Frontiers in Forests and Global Change (Feb 2023)
A lightweight algorithm capable of accurately identifying forest fires from UAV remote sensing imagery
Abstract
Forest fires often have a devastating effect on the planet’s ecology. Accurate and rapid monitoring of forest fires has therefore become a major focus of current research. Considering that manual monitoring is often inefficient, UAV-based remote sensing fire monitoring algorithms based on deep learning are widely studied and used. In UAV monitoring, the size of the flames is very small and potentially heavily obscured by trees, so the algorithm is limited in the amount of valid information it can extract.

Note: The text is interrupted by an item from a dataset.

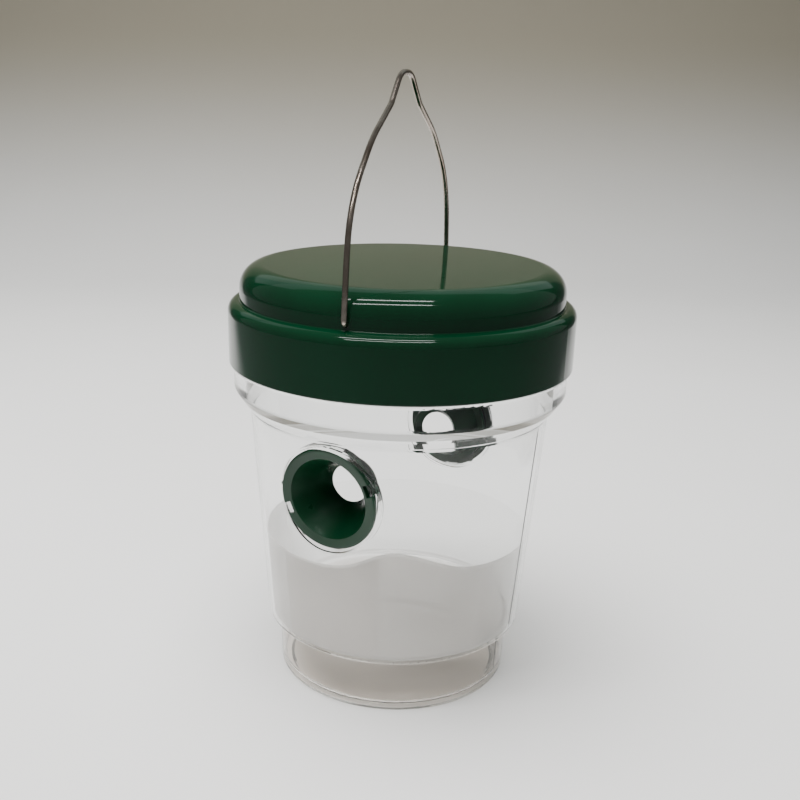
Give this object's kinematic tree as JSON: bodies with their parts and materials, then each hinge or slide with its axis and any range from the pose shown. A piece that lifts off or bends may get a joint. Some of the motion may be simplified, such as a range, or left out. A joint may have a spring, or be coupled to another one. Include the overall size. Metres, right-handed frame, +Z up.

If we were to increase the ability of the algorithm to extract valid information simply by increasing the complexity of the algorithm, then the algorithm would run much slower, ultimately reducing the value of the algorithm to the application. To achieve a breakthrough in both algorithm speed and accuracy, this manuscript proposes a two-stage recognition method that combines the novel YOLO algorithm (FireYOLO) with Real-ESRGAN. Firstly, as regards the structure of the FireYOLO algorithm, “the backbone part adopts GhostNet and introduces a dynamic convolutional structure, which im-proves the information extraction capability of the morphologically variable flame while greatly reducing the computational effort; the neck part introduces a novel cross-layer connected, two-branch Feature Pyramid Networks (FPN) structure, which greatly improves the information extraction capability of small targets and reduces the loss in the information transmission process; the head embeds the attention-guided module (ESNet) proposed in this paper, which enhances the attention capability of small targets”. Secondly, the flame region recognized by FireYOLO is input into Real-ESRGAN after a series of cropping and stitching operations to enhance the clarity, and then the enhanced image is recognized for the second time with FireYOLO, and, finally, the recognition result is overwritten back into the original image. Our experiments show that the algorithms in this paper run very well on both PC-based and embedded devices, adapting very well to situations where they are obscured by trees as well as changes in lighting. The overall recognition speed of Jeston Xavier NX is about 20.67 FPS (latency-free real-time inference), which is 21.09% higher than the AP of YOLOv5x, and are one of the best performance fire detection algorithm with excellent application prospects.